There is a nostalgic quality to your work, and you have talked about how the ‘notion of evidence of the past,’ as an inspiration, can you talk about that?
TJ - I think the past defines us. I think our childhood memories become stories that we make up about ourselves and the world. They live with us all the time. That is where it all starts, the good, the bad and the ugly. It’s all there. I think my work is sad, but in a beautiful way. I like sad things. Not sad like depressing, but sad like moved. To be moved by your life and who you are for yourself and others. That’s living. Making artwork gives me that opportunity of expressing what it is to be human, to connect and relate my experience to others. To take the unspoken, the heartbreak perhaps and create it as an opening of communication with others. That is what art is for. It is a noble cause.
Your work often includes very detailed graphite drawings and gold leaf, in addition to paint. Can you speak to the use of these varied and less conventional materials?

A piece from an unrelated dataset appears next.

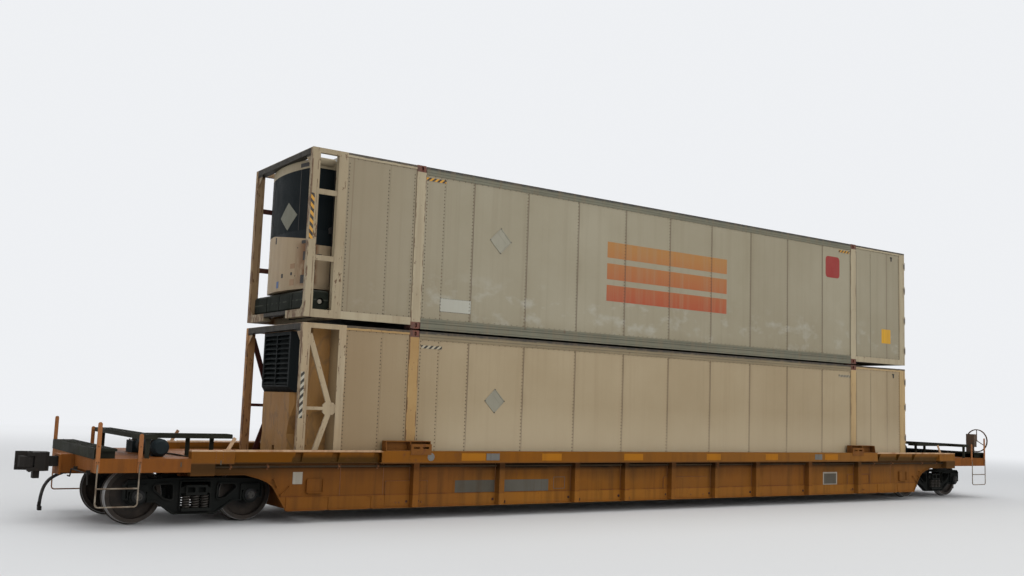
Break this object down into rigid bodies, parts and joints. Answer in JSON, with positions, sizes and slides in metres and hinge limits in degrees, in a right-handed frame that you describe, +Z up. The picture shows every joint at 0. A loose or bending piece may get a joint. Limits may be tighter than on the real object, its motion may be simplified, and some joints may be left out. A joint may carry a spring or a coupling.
{
  "type": "container well car",
  "caption": "Single-unit rail well car carrying two stacked insulated containers, with swivelling trucks, swinging couplers and opening rear doors.",
  "frame": {"origin": "centre of the car on the plane of the wheel flanges' lowest points, 25 mm below the top of the rail", "axes": "+X along the car towards the container doors and the hand brake, +Y to the left of +X, +Z up"},
  "size_m": [23.9, 3.062, 6.147],
  "materials": {
    "car_paint": "satin",
    "galvanised": "matte",
    "truck_iron": "matte",
    "wheel_steel": "satin",
    "spring_steel": "satin",
    "coupler_iron": "matte",
    "hose_rubber": "matte",
    "brake_black": "satin",
    "upper_cream": "satin",
    "lower_cream": "satin",
    "upper_frame_paint": "satin",
    "lower_frame_paint": "satin",
    "roof_sheet": "satin",
    "unit_tan": "satin",
    "grille_black": "satin",
    "tank_steel": "satin",
    "connector_steel": "matte"
  },
  "bodies": {
    "car": {"air_hose_a": "hose_rubber", "air_hose_b": "hose_rubber", "side_sills": "car_paint", "top_chords": "car_paint", "container_guides": "car_paint", "well_floor": "car_paint", "end_bulkheads": "car_paint", "stub_sills": "car_paint", "end_decks": "car_paint", "ladders": "car_paint", "brake_pipe": "brake_black", "end_platforms": "galvanised", "uncoupling_levers": "coupler_iron", "angle_cocks": "coupler_iron", "glad_hands": "coupler_iron", "air_brake_gear": "brake_black", "hand_brake": "brake_black", "lower_side_walls": "lower_cream", "lower_roof": "roof_sheet", "lower_floor": "brake_black", "lower_front_wall": "lower_cream", "lower_rails": "lower_frame_paint", "lower_posts": "lower_frame_paint", "lower_nose_frame": "lower_frame_paint", "lower_door_frame": "lower_frame_paint", "lower_unit_housing": "unit_tan", "lower_unit_grille": "grille_black", "upper_side_walls": "upper_cream", "upper_roof": "roof_sheet", "upper_floor": "brake_black", "upper_front_wall": "upper_cream", "upper_rails": "upper_frame_paint", "upper_posts": "upper_frame_paint", "upper_nose_frame": "upper_frame_paint", "upper_door_frame": "upper_frame_paint", "upper_unit_housing": "unit_tan", "upper_unit_grille": "grille_black", "lower_doors": "lower_cream", "upper_fuel_tank": "tank_steel", "box_connectors": "connector_steel"},
    "truck_a": {"side_frames_a": "truck_iron", "truck_bolster_a": "truck_iron", "springs_a": "spring_steel", "brake_beams_a": "truck_iron"},
    "wheelset_a1_body": {"wheelset_a1": "wheel_steel"},
    "wheelset_a2_body": {"wheelset_a2": "wheel_steel"},
    "coupler_a_body": {"coupler_a": "coupler_iron"},
    "knuckle_a_body": {"knuckle_a": "coupler_iron"},
    "truck_b": {"side_frames_b": "truck_iron", "truck_bolster_b": "truck_iron", "springs_b": "spring_steel", "brake_beams_b": "truck_iron"},
    "wheelset_b1_body": {"wheelset_b1": "wheel_steel"},
    "wheelset_b2_body": {"wheelset_b2": "wheel_steel"},
    "coupler_b_body": {"coupler_b": "coupler_iron"},
    "knuckle_b_body": {"knuckle_b": "coupler_iron"},
    "left_door": {"upper_door_left": "upper_cream"},
    "right_door": {"upper_door_right": "upper_cream"}
  },
  "joints": [
    {"name": "truck_a_swivel", "type": "hinge", "parent": "car", "child": "truck_a", "pos_m": [-9.575, 0, 0.673], "axis": [0, 0, 1], "range_deg": [-10, 10]},
    {"name": "wheelset_a1_spin", "type": "hinge", "parent": "truck_a", "child": "wheelset_a1_body", "pos_m": [-10.4385, 0, 0.444], "axis": [0, 1, 0], "continuous": true},
    {"name": "wheelset_a2_spin", "type": "hinge", "parent": "truck_a", "child": "wheelset_a2_body", "pos_m": [-8.7115, 0, 0.444], "axis": [0, 1, 0], "continuous": true},
    {"name": "coupler_a_swing", "type": "hinge", "parent": "car", "child": "coupler_a_body", "pos_m": [-10.94, 0, 0.901], "axis": [0, 0, 1], "range_deg": [-7, 7]},
    {"name": "knuckle_a_turn", "type": "hinge", "parent": "coupler_a_body", "child": "knuckle_a_body", "pos_m": [-11.788, -0.128, 0.901], "axis": [0, 0, 1], "range_deg": [0, 45]},
    {"name": "truck_b_swivel", "type": "hinge", "parent": "car", "child": "truck_b", "pos_m": [9.575, 0, 0.673], "axis": [0, 0, 1], "range_deg": [-10, 10]},
    {"name": "wheelset_b1_spin", "type": "hinge", "parent": "truck_b", "child": "wheelset_b1_body", "pos_m": [8.7115, 0, 0.444], "axis": [0, 1, 0], "continuous": true},
    {"name": "wheelset_b2_spin", "type": "hinge", "parent": "truck_b", "child": "wheelset_b2_body", "pos_m": [10.4385, 0, 0.444], "axis": [0, 1, 0], "continuous": true},
    {"name": "coupler_b_swing", "type": "hinge", "parent": "car", "child": "coupler_b_body", "pos_m": [10.94, 0, 0.901], "axis": [0, 0, 1], "range_deg": [-7, 7]},
    {"name": "knuckle_b_turn", "type": "hinge", "parent": "coupler_b_body", "child": "knuckle_b_body", "pos_m": [11.788, 0.128, 0.901], "axis": [0, 0, 1], "range_deg": [0, 45]},
    {"name": "left_door_swing", "type": "hinge", "parent": "car", "child": "left_door", "pos_m": [8.058, 1.273, 4.6], "axis": [0, 0, 1], "range_deg": [0, 270]},
    {"name": "right_door_swing", "type": "hinge", "parent": "car", "child": "right_door", "pos_m": [8.058, -1.273, 4.6], "axis": [0, 0, -1], "range_deg": [0, 270]}
  ]
}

KG - I have always loved to draw and, until a friend of mine gifted me with a mechanical pencil some years back, never knew the level of detail one could accomplish - I'm not sure if that's a good or bad thing, as I have gotten pretty obsessive! I do love the combination of realistic rendering with more abstract brushstrokes, and the "push-pull" energy that that creates. The gold leaf is a fairly new discovery and it is really a nod to the reverence of religious iconography. I grew up in a fairly devout Catholic household and have always loved the splendor and ornateness of the saints and souls surrounded in gold that adorned our local church. In my work I try to bring that same kind of 'reverence' (or at least attention) to imagery that may not seem worthy of notice, and I find that gold leaf helps in that endeavor.
How do memories play a role? Is there an association with the materials you use, the use of collage for example?

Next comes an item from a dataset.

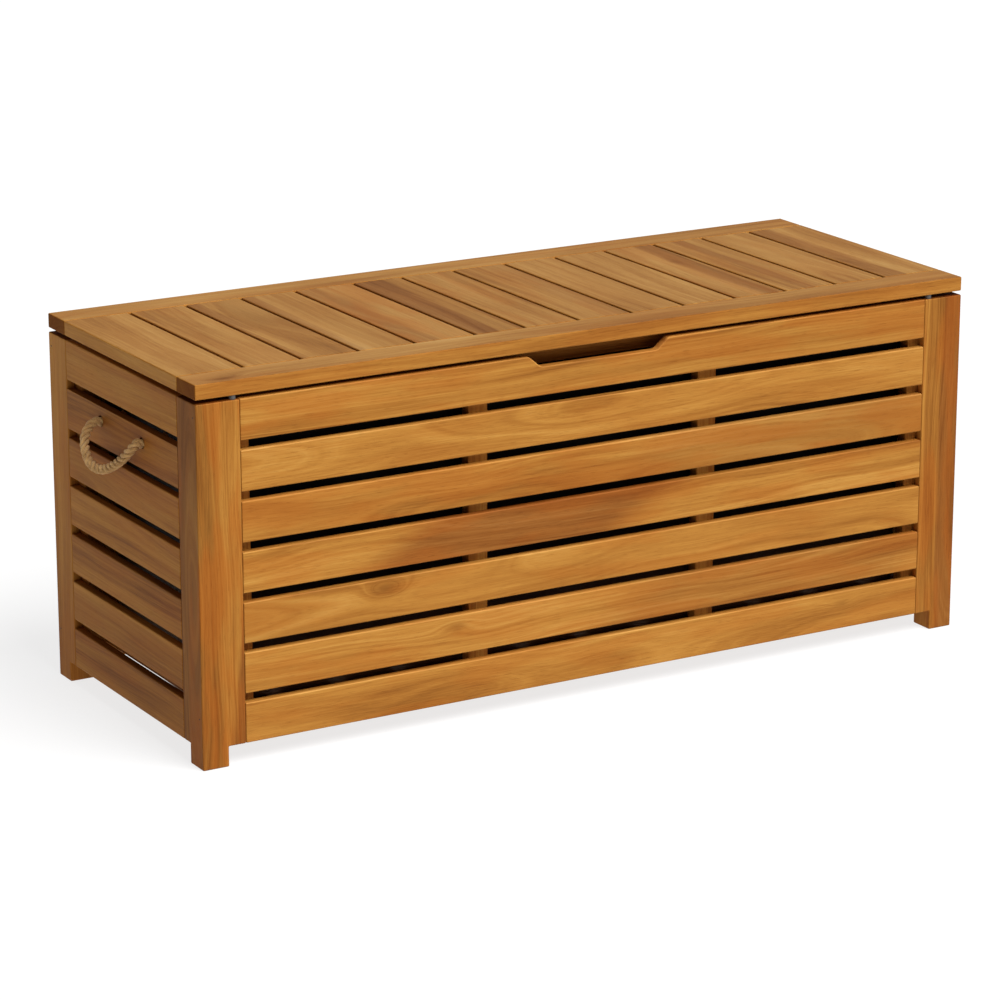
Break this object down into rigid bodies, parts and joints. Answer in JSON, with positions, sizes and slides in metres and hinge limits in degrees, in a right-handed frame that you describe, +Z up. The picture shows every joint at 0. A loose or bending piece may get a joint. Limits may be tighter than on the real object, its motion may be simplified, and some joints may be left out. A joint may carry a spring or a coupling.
{
  "type": "deck storage box",
  "caption": "Slatted hardwood deck storage box with a plank lid on rear hinges, a finger notch, a fabric liner, gas struts and two rope handles.",
  "frame": {"origin": "on the ground under the middle of the box", "axes": "+X along the box's length to the right as seen from the front, -Y towards the front, +Z up"},
  "size_m": [1.3854, 0.4971, 0.56],
  "materials": {
    "box_wood": "oiled acacia, planed, golden brown with darker streaks",
    "lid_wood": "oiled acacia, planed, golden brown",
    "inner_wood": "oiled acacia, sawn smooth",
    "zinc_steel": "zinc-plated",
    "black_steel": "satin black",
    "liner_cloth": "black coated cloth, slightly shiny",
    "black_plastic": "satin black",
    "bumper_rubber": "matt",
    "rope": "three-strand natural fibre rope"
  },
  "bodies": {
    "box": {"front_left_post": "box_wood", "front_right_post": "box_wood", "back_left_post": "box_wood", "back_right_post": "box_wood", "front_slat_1": "box_wood", "front_slat_2": "box_wood", "front_slat_3": "box_wood", "front_slat_4": "box_wood", "front_slat_5": "box_wood", "front_slat_6": "box_wood", "front_slat_7": "box_wood", "back_slat_1": "box_wood", "back_slat_2": "box_wood", "back_slat_3": "box_wood", "back_slat_4": "box_wood", "back_slat_5": "box_wood", "back_slat_6": "box_wood", "back_slat_7": "box_wood", "left_side_slats": "box_wood", "left_handle_slat": "box_wood", "right_side_slats": "box_wood", "right_handle_slat": "box_wood", "wall_uprights": "inner_wood", "wall_screws": "zinc_steel", "floor_bearers": "inner_wood", "floor_slats": "inner_wood", "liner": "liner_cloth", "liner_studs": "black_plastic", "lid_bumpers": "bumper_rubber", "hinge_box_leaves": "zinc_steel", "hinge_pins": "zinc_steel", "hinge_box_screws": "zinc_steel", "strut_box_brackets": "zinc_steel", "rope_knots": "rope"},
    "lid": {"lid_front_rail": "lid_wood", "lid_back_rail": "lid_wood", "lid_left_end_board": "lid_wood", "lid_right_end_board": "lid_wood", "lid_board_1": "lid_wood", "lid_board_2": "lid_wood", "lid_board_3": "lid_wood", "lid_board_4": "lid_wood", "lid_board_5": "lid_wood", "lid_board_6": "lid_wood", "lid_board_7": "lid_wood", "lid_board_8": "lid_wood", "lid_board_9": "lid_wood", "lid_board_10": "lid_wood", "lid_board_11": "lid_wood", "lid_board_12": "lid_wood", "lid_battens": "inner_wood", "hinge_lid_leaves": "zinc_steel", "hinge_lid_screws": "zinc_steel", "strut_lid_brackets": "zinc_steel"},
    "left_handle": {"left_rope_loop": "rope"},
    "right_handle": {"right_rope_loop": "rope"},
    "left_cylinder": {"left_strut_cylinder": "black_steel"},
    "left_rod": {"left_strut_rod": "zinc_steel"},
    "right_cylinder": {"right_strut_cylinder": "black_steel"},
    "right_rod": {"right_strut_rod": "zinc_steel"}
  },
  "joints": [
    {"name": "lid_hinge", "type": "hinge", "parent": "box", "child": "lid", "pos_m": [0, 0.2486, 0.535], "axis": [-1, 0, 0], "range_deg": [0, 95]},
    {"name": "left_handle_swing", "type": "hinge", "parent": "box", "child": "left_handle", "pos_m": [-0.658, 0, 0.43643], "axis": [0, 1, 0], "range_deg": [0, 90]},
    {"name": "right_handle_swing", "type": "hinge", "parent": "box", "child": "right_handle", "pos_m": [0.658, 0, 0.43643], "axis": [0, -1, 0], "range_deg": [0, 90]},
    {"name": "left_strut_swing", "type": "hinge", "parent": "box", "child": "left_cylinder", "pos_m": [-0.597, 0.1406, 0.35471], "axis": [-1, 0, 0], "range_deg": [0, 14.78]},
    {"name": "left_strut_slide", "type": "slide", "parent": "left_cylinder", "child": "left_rod", "axis": [0, 0.1166, 0.9932], "range_m": [0, 0.11742]},
    {"name": "right_strut_swing", "type": "hinge", "parent": "box", "child": "right_cylinder", "pos_m": [0.597, 0.1406, 0.35471], "axis": [-1, 0, 0], "range_deg": [0, 14.78]},
    {"name": "right_strut_slide", "type": "slide", "parent": "right_cylinder", "child": "right_rod", "axis": [0, 0.1166, 0.9932], "range_m": [0, 0.11742]}
  ],
  "couplings": [
    {"joint": "left_strut_swing", "follows": "lid_hinge", "ratio": 0.15545},
    {"joint": "left_strut_slide", "follows": "lid_hinge", "m_per_rad": 0.070807},
    {"joint": "right_strut_swing", "follows": "lid_hinge", "ratio": 0.15545},
    {"joint": "right_strut_slide", "follows": "lid_hinge", "m_per_rad": 0.070807}
  ]
}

TJ - I think the collage elements began with this notion of found evidence of a life. It could be anyone’s. The drawer full of junk, pencils, old notes, batteries, checkbooks, old photographs, a saved letter, calendars, postcards. It tells a story. I’m not interested in telling a particular story. I want people to make up their own story from looking at my work. I want people to see themselves, if they do, in what I have done, bring their own longings and wonderings and life to the experience. In a way, maybe I am speaking to our collective memories. I think our memories are mostly fiction. Something happened, but what you are remembering is how you felt about it, and what you said about it. It lives in that world. The heart is full of those kind of memories, and they become who we are.
You have talked about creating a ‘space for contemplation and pause’ for your viewers, can you talk about this?
KG - I used to have a full time job as a fundraiser for cultural institutions, and I would make my art in the evenings when I got home. My strokes were pretty loose, exploratory and quick. Eventually I realized I needed more time for art making, so I gave up the full time job and created a living with several part-time jobs, one of which was teaching yoga (I had already been practicing for some time and got certified to teach, but never really expected to.....). Fast forward 16 years later and I am still teaching yoga:) Studying and teaching yoga has taught me a tremendous amount about patience, pausing, looking, listening, paying attention and seeing in a new way. I have a very restless mind but have found that making small repetitive marks brings about a sense of calm. I also have a love for beautiful imagery. I used to think that was bad, mostly due to a searing ‘crit’ I received in grad school, in which the artist/teacher took a quick look at my work and dismissed me for "liking pretty things." It took me a long while to realize that wasn't a bad thing at all, and now I embrace it - I recently started to incorporate glitter in my work!! The other thing I realized (with the help of yoga) is how, for the most part, people don't take the time to pause, look and listen. We are plugged in at all times, looking down at a device, moving quickly and impatiently to "the next thing," without being very aware of the thing we are currently in. The detail in my work is really meant not to overwhelm, but to draw people in to see, ponder, contemplate and pause, and to create the space for all of those things. That to me is what art is all about.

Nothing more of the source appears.